→ WHAT YOU NEED TO DO:
Each line from the beginning of the data below through the line containing "5, stop: 16" should be repeated exactly, please.
- - - - - - -
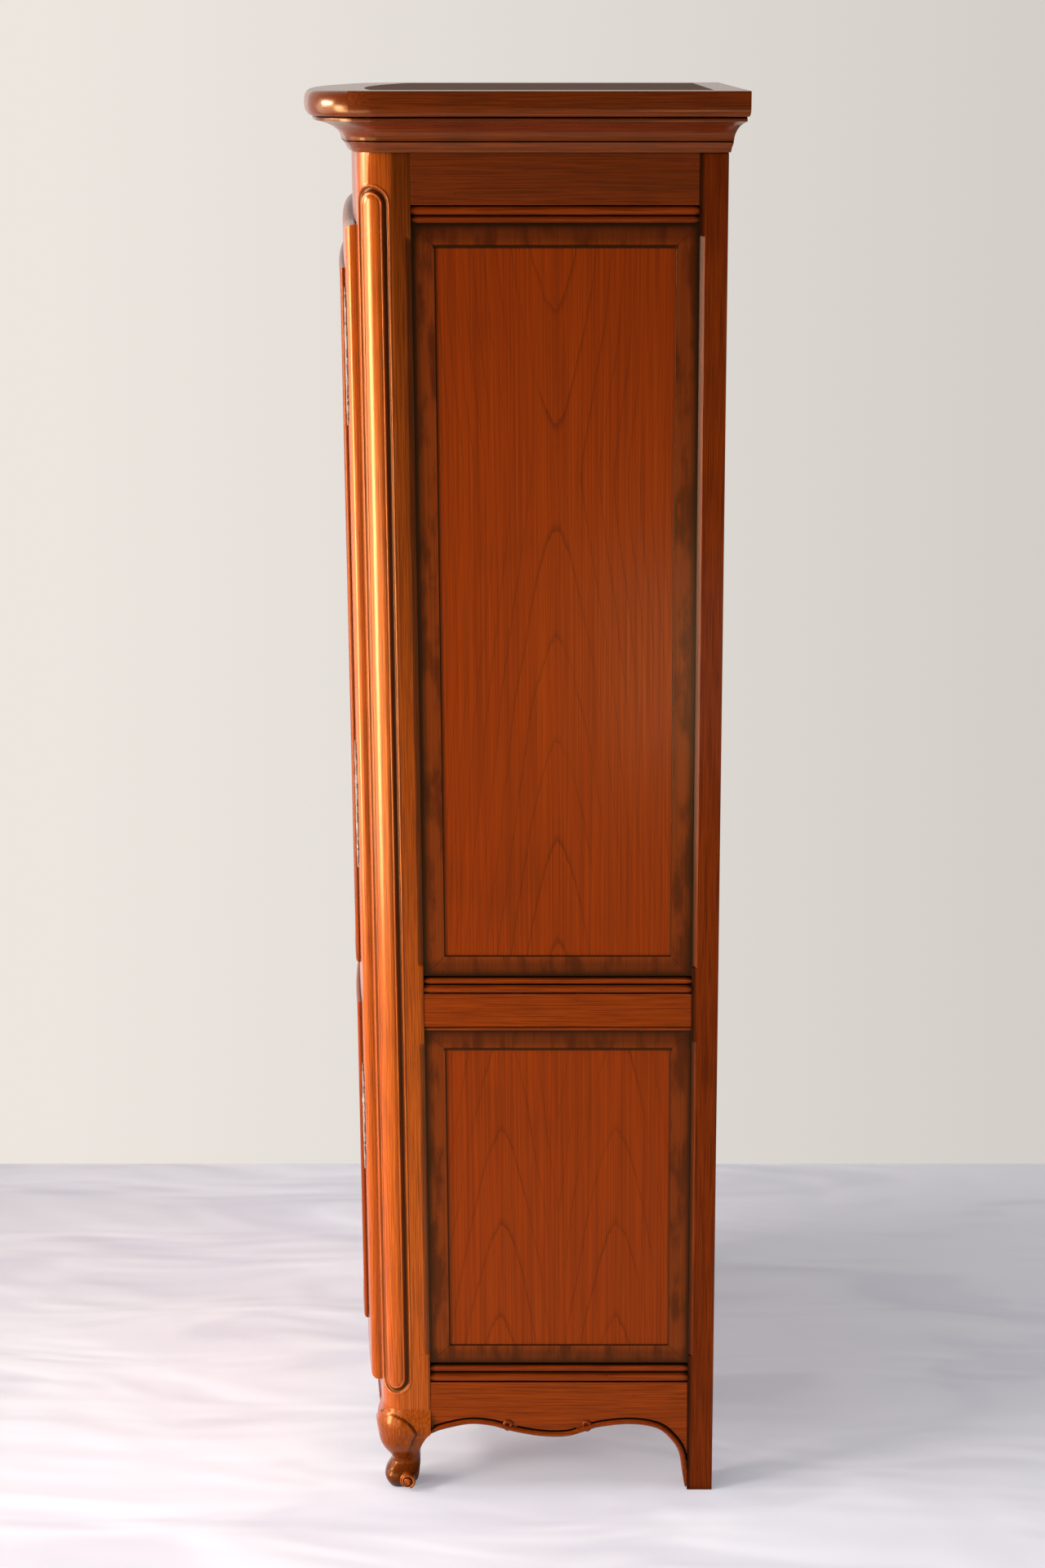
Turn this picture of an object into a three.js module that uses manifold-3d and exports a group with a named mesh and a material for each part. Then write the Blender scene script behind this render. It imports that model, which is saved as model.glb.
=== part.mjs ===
// A tall linen press in cherry: one bowed door, framed and panelled sides, scroll feet, moulded cornice.
// Millimetres, +Z up. The front faces -Y, the width lies along X, and the floor is at z = 0.
import * as THREE from "three";
import { mergeVertices } from "three/addons/utils/BufferGeometryUtils.js";
import Module from "manifold-3d";

const wasm = await Module();
wasm.setup();

// Driving dimensions
const press = { width: 820, depth: 500, height: 2065 };
const bowTurn = THREE.MathUtils.degToRad(9);
const cornerRadius = 35;
const seat = 0.3;
const overrun = 6;

const frontPost = { width: 54, depth: 74 };
const rearPost = { width: 40, depth: 38 };
const outline = {
  peakBelowCornice: 48,
  footHeight: 165,
  halfWidth: 36,
  grooveRadius: 4,
  grooveDepth: 2.4,
};
const chamfer = { width: 7, depth: 5, stop: 16 };

const rail = { thickness: 24, topHeight: 69, middleTop: 799, middleHeight: 51, bottomTop: 180.5 };
const groove = { depth: 8 };
const sidePanel = { thickness: 9, recess: 7, border: 31, lowerBorder: 30, fieldDrop: 2 };
const moulding = { height: 24, baseHeight: 27.5, proud: 1.5, rollShare: 0.56, waistShare: 0.35 };
const railBead = { height: 7, setBack: 2 };

const apron = { legFoot: 6, legWidth: 3, beadRadius: 4.6, beadSink: 2.2, frontArch: 112, frontLobe: 92 };
const foot = {
  height: 135,
  spread: 63,
  roundness: 2.7,
  voluteRadius: 11,
  voluteRise: 3,
  scrollProud: 6,
  scrollRoot: 16,
  scrollIn: 37,
  scrollHeight: 17,
  toeRadius: 8,
  toeIn: 9,
  toeHeight: 24,
};

const cornice = { height: 80, depthInside: 20, sideReach: 64, backReach: 25.2, boardThickness: 16 };
const corniceJoint = THREE.MathUtils.degToRad(22);

const door = {
  face: 14.5,
  back: 11.5,
  rounding: 9,
  gap: 3,
  hingeGap: 4,
  lockGap: 2,
  foot: 157,
  headBelowCornice: 98,
  archRise: 25,
};
const doorFrame = { stile: 70, topRail: 72, middleTop: 815, middleRail: 78, bottomRail: 80 };
const doorPanel = { back: 9, lip: 8, mouldingRise: 6.5, mouldingWidth: 17, fieldDrop: 3, bevel: 34 };

const board = { thickness: 18 };
const shelfHeights = [585, 1010, 1430];
const cleat = { width: 22, height: 24 };
const bottomBoardTop = 178;
const carcassTopDrop = 3;

const backFrame = { thickness: 20, inset: 3, topRail: 84, bottomFoot: 112, bottomRail: 86, panel: 8 };

const hinge = { barrelRadius: 6.5, pinRadius: 3, halfLength: 44, proud: 4, leaf: 1.4 };
const hingeFit = { finial: 11, boreGap: 0.3, leafDepth: 24, fromFoot: 203, fromSpring: 187 };
const escutcheon = { height: 192, width: 40, thickness: 2, inset: 34, lowerHeight: 168 };
const escutcheonPlace = { fromSpring: 182, fromFoot: 416 };
const lock = { width: 62, height: 84, thickness: 17, wall: 1.6, inset: 4, aboveMiddleRail: 244 };
const bolt = { length: 56, height: 16, thickness: 6, throw: 12, setBack: 0.4, play: 0.5 };
const keyhole = { radius: 4, slotWidth: 4, slotDrop: 13 };

// Places that follow from the sizes
const halfWidth = press.width / 2;
const halfDepth = press.depth / 2;
const corniceFoot = press.height - cornice.height;
const carcassHead = corniceFoot - seat;
const doorway = halfWidth - frontPost.width;
const postBack = -halfDepth + frontPost.depth;
const rearPostFront = halfDepth - rearPost.depth;
const topRailFoot = corniceFoot - rail.topHeight;
const middleRailFoot = rail.middleTop - rail.middleHeight;
const railBack = halfWidth - rail.thickness;
const panelFace = halfWidth - sidePanel.recess;
const panelBack = panelFace - sidePanel.thickness;
const doorSpring = corniceFoot - door.headBelowCornice;
const doorHingeEdge = -doorway + door.hingeGap;
const doorLockEdge = doorway - door.lockGap;
const lockHeight = doorFrame.middleTop + lock.aboveMiddleRail;
const upperPlateHeight = doorSpring - escutcheonPlace.fromSpring;
const lowerPlateHeight = door.foot + escutcheonPlace.fromFoot;
const lowestHinge = door.foot + hingeFit.fromFoot;
const highestHinge = doorSpring - hingeFit.fromSpring;
const hingeHeights = [lowestHinge, (lowestHinge + highestHinge + hingeFit.finial) / 2, highestHinge];
const bowStart = halfWidth - cornerRadius + cornerRadius * Math.sin(bowTurn);
const bowRadius = bowStart / Math.sin(bowTurn);
const cornerCentre = { x: halfWidth - cornerRadius, y: cornerRadius - halfDepth };
const bowCentreY = cornerCentre.y - cornerRadius * Math.cos(bowTurn) + bowRadius * Math.cos(bowTurn);
const frontReach = bowRadius - bowCentreY + cornice.sideReach;
const centreShift = (frontReach - halfDepth - cornice.backReach) / 2;

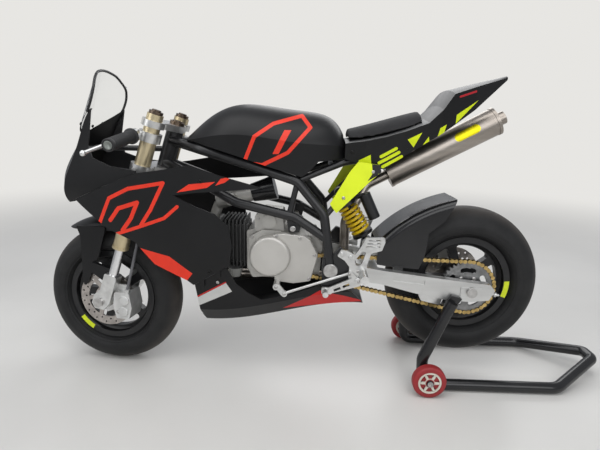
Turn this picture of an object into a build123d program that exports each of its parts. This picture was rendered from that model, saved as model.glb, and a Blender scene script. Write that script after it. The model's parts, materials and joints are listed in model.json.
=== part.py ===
from build123d import *
import math
import os

# A mini race motorcycle held by its rear paddock stand, in millimetres.
# While the pieces are drawn, x runs rearward from the front axle, y to the rider's right and z up
# from the floor. The steered pieces are drawn straight ahead and then turned together.

# Driving dimensions: wheels
WHEELBASE = 1060.0
FRONT_TYRE_R = 213.5
REAR_TYRE_R = 225.0
FRONT_TYRE_W = 100.0
REAR_TYRE_W = 118.0
REAR_LIFT = 66.8
BEAD_SEAT_R = 127.0
FLANGE_R = 138.4
FRONT_RIM_HALF = 33.0
REAR_RIM_HALF = 38.0
AXLE_R = 8.5
RUNNING = 0.05
SEAT_GAP = 0.3
SPOKES = 5
FRONT_DISC_R = 87.0
REAR_DISC_R = 80.0
DISC_T = 4.0

# Driving dimensions: steering
RAKE = 18.0
STEER_AT_REST = 8.0
FORK_TRAIL_X = 14.0
STEM_BEHIND_FORK = 28.0
FORK_Y = 85.0
STEM_R = 15.0
STEM_BORE_R = 9.0

# Driving dimensions: chassis and engine
PIVOT_X = 663.0
PIVOT_Z = 350.0
ARM_IN_Y = 90.0
ARM_OUT_Y = 116.0
FRAME_TUBE_R = 13.0
CHAIN_Y = 74.0
CHAIN_PITCH = 12.7
REAR_TEETH = 38
FRONT_TEETH = 14
FRONT_SPROCKET_X = 585.0
FRONT_SPROCKET_Z = 347.0
ENGINE_HALF = 78.0
BOSS_OUT = 84.0
COVER_X = 493.0
COVER_Z = 377.0
COVER_R = 58.0
PANEL_T = 4.0

# Driving dimensions: stand
STAND_TUBE_R = 16.0
STAND_Y = 140.0
STAND_CORNER_X = 1325.0
STAND_TAIL_X = 1486.0
STAND_TAIL_Z = 50.0
STAND_TAIL_Y = 24.0
STAND_TOP = (1003.0, 268.0)
STAND_WHEEL_X = 948.0
STAND_WHEEL_R = 47.0
STAND_WHEEL_W = 28.0
STAND_WHEEL_Y = 176.0
STAND_AXLE_R = 6.0

FRONT_AXLE_Z = FRONT_TYRE_R
REAR_AXLE_X = WHEELBASE
REAR_AXLE_Z = REAR_TYRE_R + REAR_LIFT
RAKE_SIN = math.sin(math.radians(RAKE))
RAKE_COS = math.cos(math.radians(RAKE))
ORIGIN_X = (STAND_TAIL_X + STAND_TUBE_R - FRONT_TYRE_R) / 2
SIDES = (-1, 1)

# The fork's own frame: local x is rearward across the leg, local z runs up the leg
FORK = Plane(
    origin=(FORK_TRAIL_X, 0, FRONT_AXLE_Z),
    x_dir=(RAKE_COS, 0, -RAKE_SIN),
    z_dir=(RAKE_SIN, 0, RAKE_COS),
)
STEER_AXIS = Axis(
    (FORK_TRAIL_X + STEM_BEHIND_FORK / RAKE_COS, 0, FRONT_AXLE_Z),
    (RAKE_SIN, 0, RAKE_COS),
)
UP = (Align.CENTER, Align.CENTER, Align.MIN)

parts = {}


def keep(name, *solids):
    """Stores the solids of one node."""
    parts[name] = list(solids)


def keep_steered(name, *solids):
    """Stores the solids of one node after they have turned with the handlebars."""
    parts[name] = [s.rotate(STEER_AXIS, -STEER_AT_REST) for s in solids]


def mirrored(solid):
    """The same piece on the other side of the mid-plane."""
    return mirror(solid, about=Plane.XZ)


def outline(points, radius=0.0):
    """A closed face in the side view from (x, z) points, with its corners rounded."""
    face = make_face(Polyline(*points, close=True))
    if radius:
        face = fillet(face.vertices(), radius)
    return Plane.XZ * face


def side_plate(points, y_one, y_other, radius=0.0):
    """A plate drawn in the side view that fills the space between two values of y."""
    low = min(y_one, y_other)
    return extrude(Pos(0, low, 0) * outline(points, radius), amount=abs(y_one - y_other), dir=(0, 1, 0))


def rod(start, end, radius):
    """A straight round bar between two points."""
    axis = Vector(*end) - Vector(*start)
    return extrude(Plane(origin=start, z_dir=axis) * Circle(radius), amount=axis.length)


def disc(x, z, radius, y_one, y_other, bore=0.0):
    """A round plate or tube whose axis lies across the bike."""
    low = min(y_one, y_other)
    high = max(y_one, y_other)
    solid = rod((x, low, z), (x, high, z), radius)
    if bore:
        solid -= rod((x, low - 1, z), (x, high + 1, z), bore)
    return solid


def dome(x, z, radius, y_flat, y_crown, edge):
    """A round cover across the bike whose outer rim is rounded by edge."""
    way = 1 if y_crown > y_flat else -1
    shape = Polyline(
        (y_crown - way * edge, radius), (y_flat, radius), (y_flat, 0), (y_crown, 0), (y_crown, radius - edge))
    corner = ThreePointArc(
        (y_crown, radius - edge),
        (y_crown - way * edge * 0.293, radius - edge * 0.293),
        (y_crown - way * edge, radius),
    )
    face = Plane(origin=(x, 0, z), x_dir=(0, 1, 0), z_dir=(1, 0, 0)) * make_face([shape, corner])
    return revolve(face, Axis((x, 0, z), (0, 1, 0)))


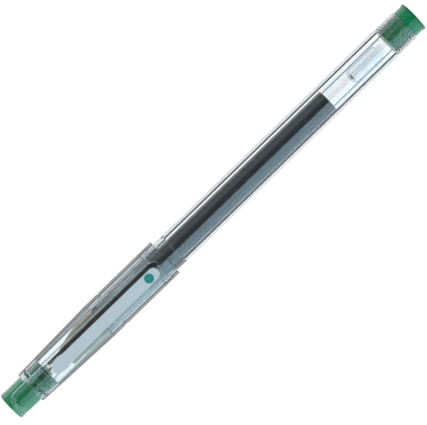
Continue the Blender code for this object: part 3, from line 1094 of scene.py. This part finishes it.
- - - - - - -
→ RESPONSE:
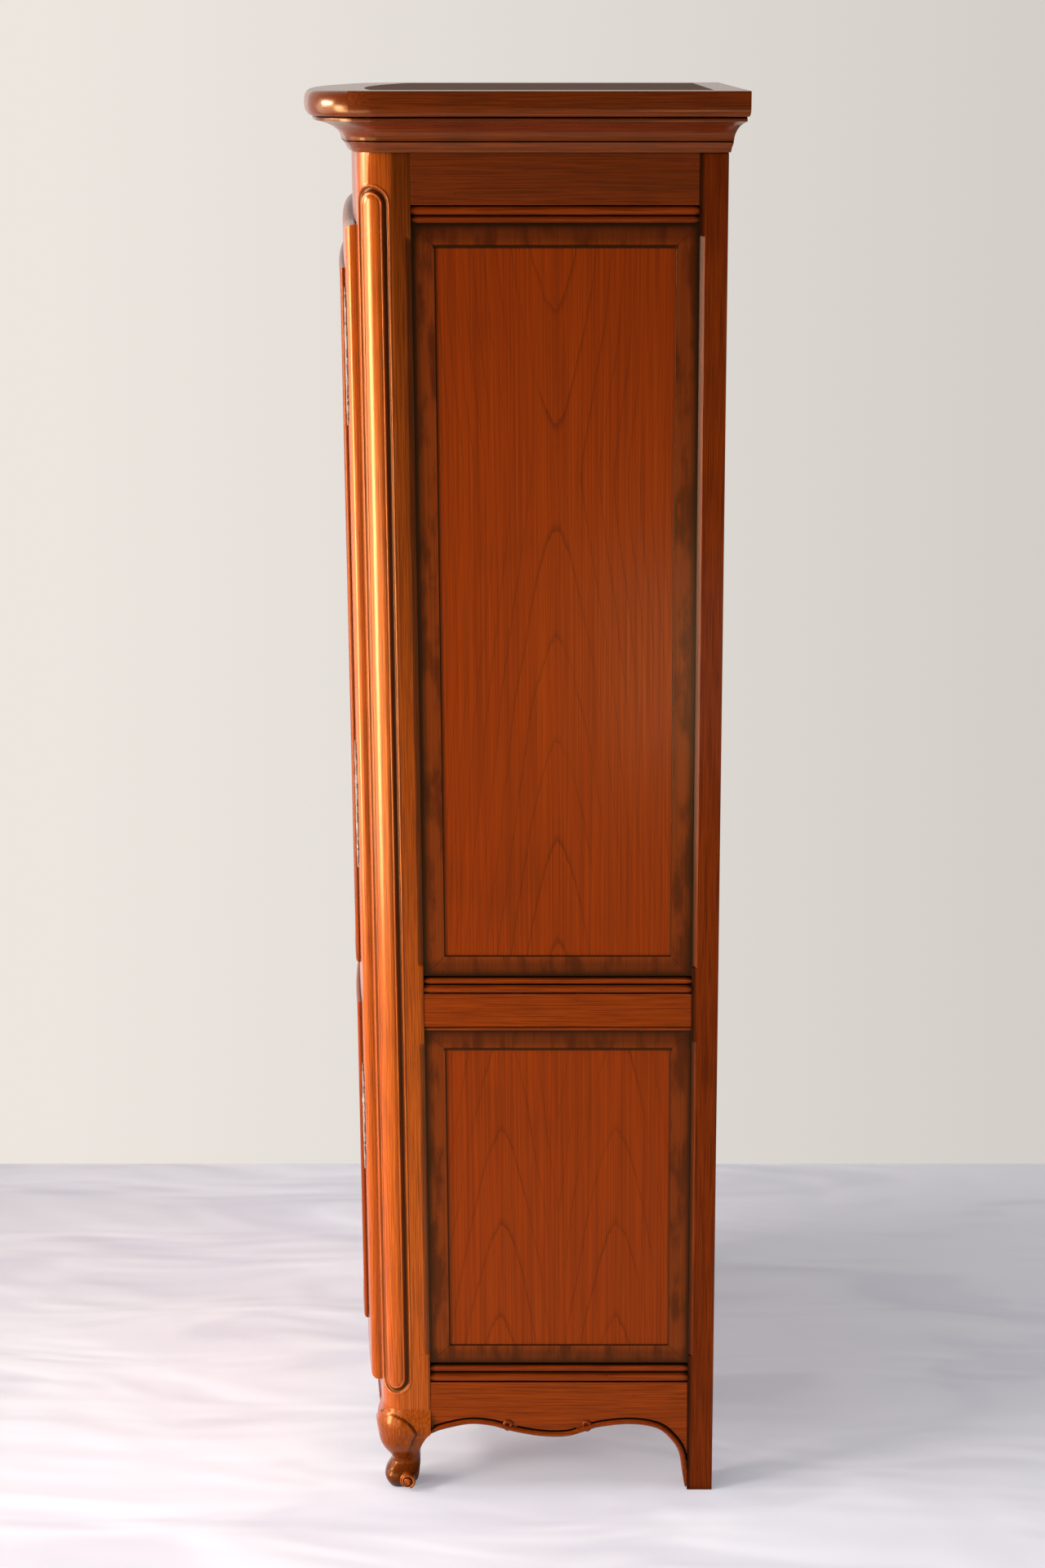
Turn this picture of an object into a three.js module that uses manifold-3d and exports a group with a named mesh and a material for each part. Then write the Blender scene script behind this render. It imports that model, which is saved as model.glb.
=== part.mjs ===
// A tall linen press in cherry: one bowed door, framed and panelled sides, scroll feet, moulded cornice.
// Millimetres, +Z up. The front faces -Y, the width lies along X, and the floor is at z = 0.
import * as THREE from "three";
import { mergeVertices } from "three/addons/utils/BufferGeometryUtils.js";
import Module from "manifold-3d";

const wasm = await Module();
wasm.setup();

// Driving dimensions
const press = { width: 820, depth: 500, height: 2065 };
const bowTurn = THREE.MathUtils.degToRad(9);
const cornerRadius = 35;
const seat = 0.3;
const overrun = 6;

const frontPost = { width: 54, depth: 74 };
const rearPost = { width: 40, depth: 38 };
const outline = {
  peakBelowCornice: 48,
  footHeight: 165,
  halfWidth: 36,
  grooveRadius: 4,
  grooveDepth: 2.4,
};
const chamfer = { width: 7, depth: 5, stop: 16 };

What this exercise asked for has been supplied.